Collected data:
****************
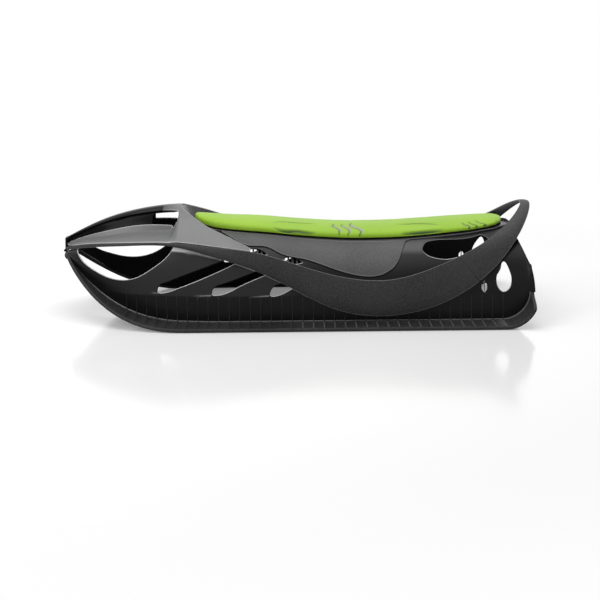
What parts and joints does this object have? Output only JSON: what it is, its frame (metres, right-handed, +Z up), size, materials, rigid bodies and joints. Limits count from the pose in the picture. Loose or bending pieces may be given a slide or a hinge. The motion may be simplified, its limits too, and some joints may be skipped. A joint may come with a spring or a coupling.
{
  "type": "steering sled",
  "caption": "Plastic snow sled with an arched hull on two wide skis, a hood with hand slots, swept side bands, a rear loop and a padded seat.",
  "frame": {"origin": "on the floor under the middle of the sled", "axes": "+X from the nose to the rear loop, +Y to the rider's right, +Z up"},
  "size_m": [1.2, 0.572, 0.2713],
  "materials": {
    "black_plastic": "semi-gloss black",
    "grained_plastic": "fine leather grain",
    "hood_plastic": "satin dark grey",
    "glide_plastic": "smooth",
    "seat_foam": "moulded closed-cell foam skin, lime green",
    "zinc_steel": "zinc plated"
  },
  "bodies": {
    "root": {"hull_bow_left": "black_plastic", "hull_middle_left": "black_plastic", "hull_tail_left": "black_plastic", "ski_left": "black_plastic", "glide_strip_left": "glide_plastic", "side_band_left": "grained_plastic", "loop_plate_left": "black_plastic", "hand_recess_left": "black_plastic", "side_skirt_left": "grained_plastic", "grille_front_left": "black_plastic", "grille_rear_left": "black_plastic", "band_spacer_left_1": "black_plastic", "band_spacer_left_2": "black_plastic", "band_spacer_left_3": "black_plastic", "boss_rail_left": "black_plastic", "ski_screw_left_1": "zinc_steel", "tray_screw_left_1": "zinc_steel", "ski_screw_left_2": "zinc_steel", "tray_screw_left_2": "zinc_steel", "ski_screw_left_3": "zinc_steel", "tray_screw_left_3": "zinc_steel", "ski_screw_left_4": "zinc_steel", "tray_screw_left_4": "zinc_steel", "hull_bow_right": "black_plastic", "hull_middle_right": "black_plastic", "hull_tail_right": "black_plastic", "ski_right": "black_plastic", "glide_strip_right": "glide_plastic", "side_band_right": "grained_plastic", "loop_plate_right": "black_plastic", "hand_recess_right": "black_plastic", "side_skirt_right": "grained_plastic", "grille_front_right": "black_plastic", "grille_rear_right": "black_plastic", "band_spacer_right_1": "black_plastic", "band_spacer_right_2": "black_plastic", "band_spacer_right_3": "black_plastic", "boss_rail_right": "black_plastic", "ski_screw_right_1": "zinc_steel", "tray_screw_right_1": "zinc_steel", "ski_screw_right_2": "zinc_steel", "tray_screw_right_2": "zinc_steel", "ski_screw_right_3": "zinc_steel", "tray_screw_right_3": "zinc_steel", "ski_screw_right_4": "zinc_steel", "tray_screw_right_4": "zinc_steel", "rear_loop": "grained_plastic", "hood_cover": "hood_plastic", "dash_panel": "black_plastic", "seat_tray": "black_plastic", "seat_pad": "seat_foam", "cross_rib_1": "black_plastic", "cross_rib_2": "black_plastic", "cross_rib_3": "black_plastic", "pad_stud_1": "black_plastic", "pad_stud_2": "black_plastic", "pad_stud_3": "black_plastic", "pad_stud_4": "black_plastic", "nose_bumper": "black_plastic", "tow_eye": "zinc_steel"}
  },
  "joints": []
}
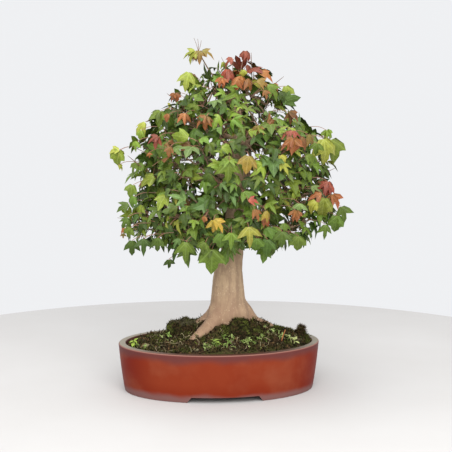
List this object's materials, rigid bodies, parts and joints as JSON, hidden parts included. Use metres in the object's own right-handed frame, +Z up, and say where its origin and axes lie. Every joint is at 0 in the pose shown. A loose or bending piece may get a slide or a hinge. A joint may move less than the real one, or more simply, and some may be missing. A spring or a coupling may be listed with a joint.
{
  "type": "bonsai tree in a pot",
  "caption": "Broad-crowned deciduous bonsai with lobed leaves and a flared trunk, in mossy soil in a low oval stoneware pot on two long feet.",
  "frame": {"origin": "on the standing surface, under the middle of the whole object's bounding box", "axes": "+Z up, -Y towards the front of the tree, +X to the right seen from the front, along the pot's length"},
  "size_m": [0.3208, 0.2782, 0.4848],
  "materials": {
    "pot_stoneware": "semi-matt orange-red stoneware with mauve-brown rim and foot bands",
    "soil": "damp granular bonsai soil",
    "moss": "matt velvety moss",
    "seedling": "soft fresh leaf",
    "bark": "smooth pale tan bark with fine flecks",
    "foliage": "satin leaf, green with yellow, orange and red new growth",
    "screen_plastic": "moulded plastic mesh",
    "wire": "annealed brown-grey wire"
  },
  "bodies": {
    "root": {"pot": "pot_stoneware", "drain_screen_left": "screen_plastic", "screen_clip_left": "wire", "tie_wire_left": "wire", "drain_screen_right": "screen_plastic", "screen_clip_right": "wire", "tie_wire_right": "wire", "soil": "soil", "moss_mound_front": "moss", "moss_mound_left": "moss", "moss_mound_back": "moss", "moss_slope_right": "moss", "moss_tuft_right": "moss", "seedling_left": "seedling", "seedling_front": "seedling", "seedling_right": "seedling", "trunk": "bark", "foliage_low_1": "foliage", "foliage_low_2": "foliage", "foliage_low_3": "foliage", "foliage_low_4": "foliage", "foliage_low_5": "foliage", "foliage_low_6": "foliage", "foliage_low_7": "foliage", "foliage_low_8": "foliage", "foliage_middle_1": "foliage", "foliage_middle_2": "foliage", "foliage_middle_3": "foliage", "foliage_middle_4": "foliage", "foliage_middle_5": "foliage", "foliage_middle_6": "foliage", "foliage_middle_7": "foliage", "foliage_upper_1": "foliage", "foliage_upper_2": "foliage", "foliage_upper_3": "foliage", "foliage_upper_4": "foliage", "foliage_upper_5": "foliage", "foliage_upper_6": "foliage", "foliage_high_1": "foliage", "foliage_high_2": "foliage", "foliage_high_3": "foliage", "foliage_high_4": "foliage", "foliage_crown_1": "foliage", "foliage_crown_2": "foliage", "foliage_crown_3": "foliage", "leader_shoot": "foliage"}
  },
  "joints": []
}
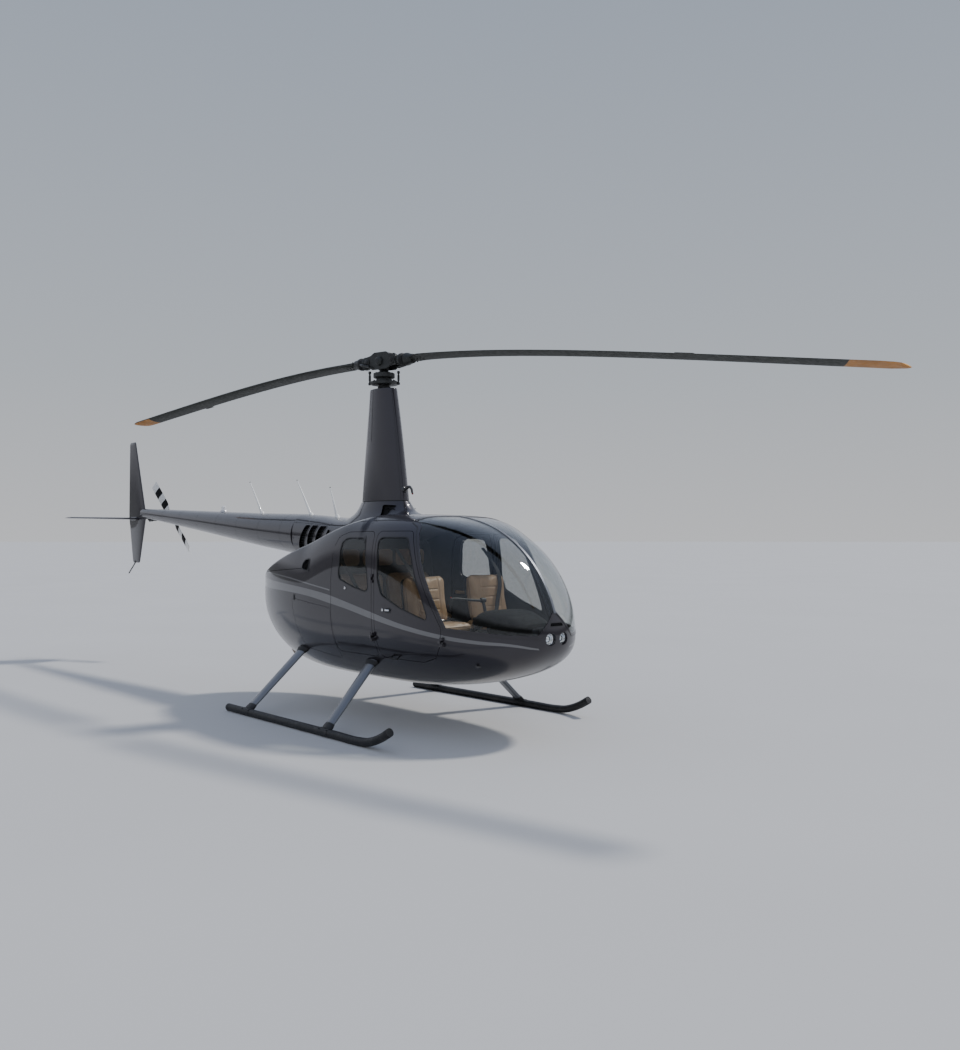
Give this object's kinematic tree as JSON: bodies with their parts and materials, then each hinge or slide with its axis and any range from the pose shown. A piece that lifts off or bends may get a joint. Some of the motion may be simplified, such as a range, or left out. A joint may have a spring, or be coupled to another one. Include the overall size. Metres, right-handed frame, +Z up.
{
  "type": "light helicopter",
  "caption": "Light turbine helicopter with a teetering main rotor on a tall faired mast, bubble windshield, cabin doors, tail boom and skids, dark grey",
  "frame": {"origin": "centre of the bounding box at ground level", "axes": "+X to the nose, +Y to the left side, +Z up"},
  "size_m": [11.4246, 2.36, 3.4775],
  "materials": {
    "paint": "gloss",
    "glass": "gloss",
    "black": "satin",
    "steel": "satin",
    "leather": "satin",
    "white": "gloss",
    "blade": "satin",
    "lamp": "gloss",
    "red_lens": "gloss"
  },
  "bodies": {
    "airframe": {"cabin_lower_shell": "paint", "cabin_roof_frame": "paint", "aft_fuselage": "paint", "upper_cowling": "paint", "mast_fairing": "paint", "tail_boom": "paint", "vertical_fin": "paint", "horizontal_stabilizer": "paint", "front_strut_right": "paint", "front_strut_left": "paint", "aft_strut_right": "paint", "aft_strut_left": "paint", "windshield_right": "glass", "windshield_left": "glass", "cabin_bulkhead": "black", "cabin_floor": "black", "instrument_console": "black", "cyclic_stick": "black", "pitot_tube": "black", "tail_skid_rod": "black", "skid_right": "black", "skid_left": "black", "tail_gearbox": "black", "engine_block": "steel", "windshield_centre_strip": "steel", "exhaust_pipe": "steel", "front_seat_right": "leather", "front_seat_left": "leather", "rear_seat": "leather", "whip_antenna_aft": "white", "whip_antenna_middle": "white", "whip_antenna_front": "white", "landing_lamp_right": "lamp", "landing_lamp_left": "lamp", "beacon": "red_lens"},
    "rotor_mast_body": {"rotor_mast": "steel", "swashplate": "black"},
    "main_rotor_body": {"rotor_hub": "black", "main_blade_forward": "blade", "main_blade_aft": "blade"},
    "tail_rotor_body": {"tail_rotor_hub": "black", "tail_blade_upper": "white", "tail_blade_lower": "white"},
    "front_door_right_body": {"front_door_right": "paint", "front_door_glass_right": "glass"},
    "front_door_left_body": {"front_door_left": "paint", "front_door_glass_left": "glass"},
    "rear_door_right_body": {"rear_door_right": "paint", "rear_door_glass_right": "glass"},
    "rear_door_left_body": {"rear_door_left": "paint", "rear_door_glass_left": "glass"},
    "baggage_door_body": {"baggage_door": "paint"}
  },
  "joints": [
    {"name": "main_rotor_spin", "type": "hinge", "parent": "airframe", "child": "rotor_mast_body", "pos_m": [0.7092, 0, 3], "axis": [0, 0, 1], "continuous": true},
    {"name": "main_rotor_teeter", "type": "hinge", "parent": "rotor_mast_body", "child": "main_rotor_body", "pos_m": [0.7092, 0, 3.39], "axis": [-0.0743, 0.9972, 0], "range_deg": [-9.65, 4.35]},
    {"name": "tail_rotor_spin", "type": "hinge", "parent": "airframe", "child": "tail_rotor_body", "pos_m": [-5.0808, 0.455, 2], "axis": [0, 1, 0], "continuous": true},
    {"name": "front_door_right_hinge", "type": "hinge", "parent": "airframe", "child": "front_door_right_body", "pos_m": [2.3712, -0.668, 1], "axis": [0, 0, 1], "range_deg": [0, 75]},
    {"name": "front_door_left_hinge", "type": "hinge", "parent": "airframe", "child": "front_door_left_body", "pos_m": [2.3712, 0.668, 1], "axis": [0, 0, -1], "range_deg": [0, 75]},
    {"name": "rear_door_right_hinge", "type": "hinge", "parent": "airframe", "child": "rear_door_right_body", "pos_m": [1.5312, -0.746, 1], "axis": [0, 0, 1], "range_deg": [0, 75]},
    {"name": "rear_door_left_hinge", "type": "hinge", "parent": "airframe", "child": "rear_door_left_body", "pos_m": [1.5312, 0.746, 1], "axis": [0, 0, -1], "range_deg": [0, 75]},
    {"name": "baggage_door_hinge", "type": "hinge", "parent": "airframe", "child": "baggage_door_body", "pos_m": [0.4812, 0.746, 0.85], "axis": [0, 0, -1], "range_deg": [0, 90]}
  ],
  "couplings": [
    {"joint": "tail_rotor_spin", "follows": "main_rotor_spin", "ratio": -5.95}
  ]
}
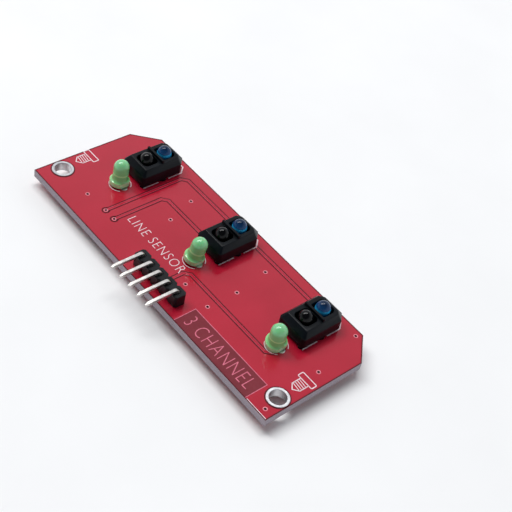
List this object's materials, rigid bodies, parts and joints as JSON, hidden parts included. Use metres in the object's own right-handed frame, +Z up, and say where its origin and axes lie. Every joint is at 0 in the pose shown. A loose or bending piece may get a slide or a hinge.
****************
__Short task__: In the records above, locate each line with the word "slide". Copy all such lines.

__Solution for this task__:
What parts and joints does this object have? Output only JSON: what it is, its frame (metres, right-handed, +Z up), size, materials, rigid bodies and joints. Limits count from the pose in the picture. Loose or bending pieces may be given a slide or a hinge. The motion may be simplified, its limits too, and some joints may be skipped. A joint may come with a spring or a coupling.
List this object's materials, rigid bodies, parts and joints as JSON, hidden parts included. Use metres in the object's own right-handed frame, +Z up, and say where its origin and axes lie. Every joint is at 0 in the pose shown. A loose or bending piece may get a slide or a hinge. A joint may move less than the real one, or more simply, and some may be missing. A spring or a coupling may be listed with a joint.
Give this object's kinematic tree as JSON: bodies with their parts and materials, then each hinge or slide with its axis and any range from the pose shown. A piece that lifts off or bends may get a joint. Some of the motion may be simplified, such as a range, or left out. A joint may have a spring, or be coupled to another one. Include the overall size. Metres, right-handed frame, +Z up.
List this object's materials, rigid bodies, parts and joints as JSON, hidden parts included. Use metres in the object's own right-handed frame, +Z up, and say where its origin and axes lie. Every joint is at 0 in the pose shown. A loose or bending piece may get a slide or a hinge.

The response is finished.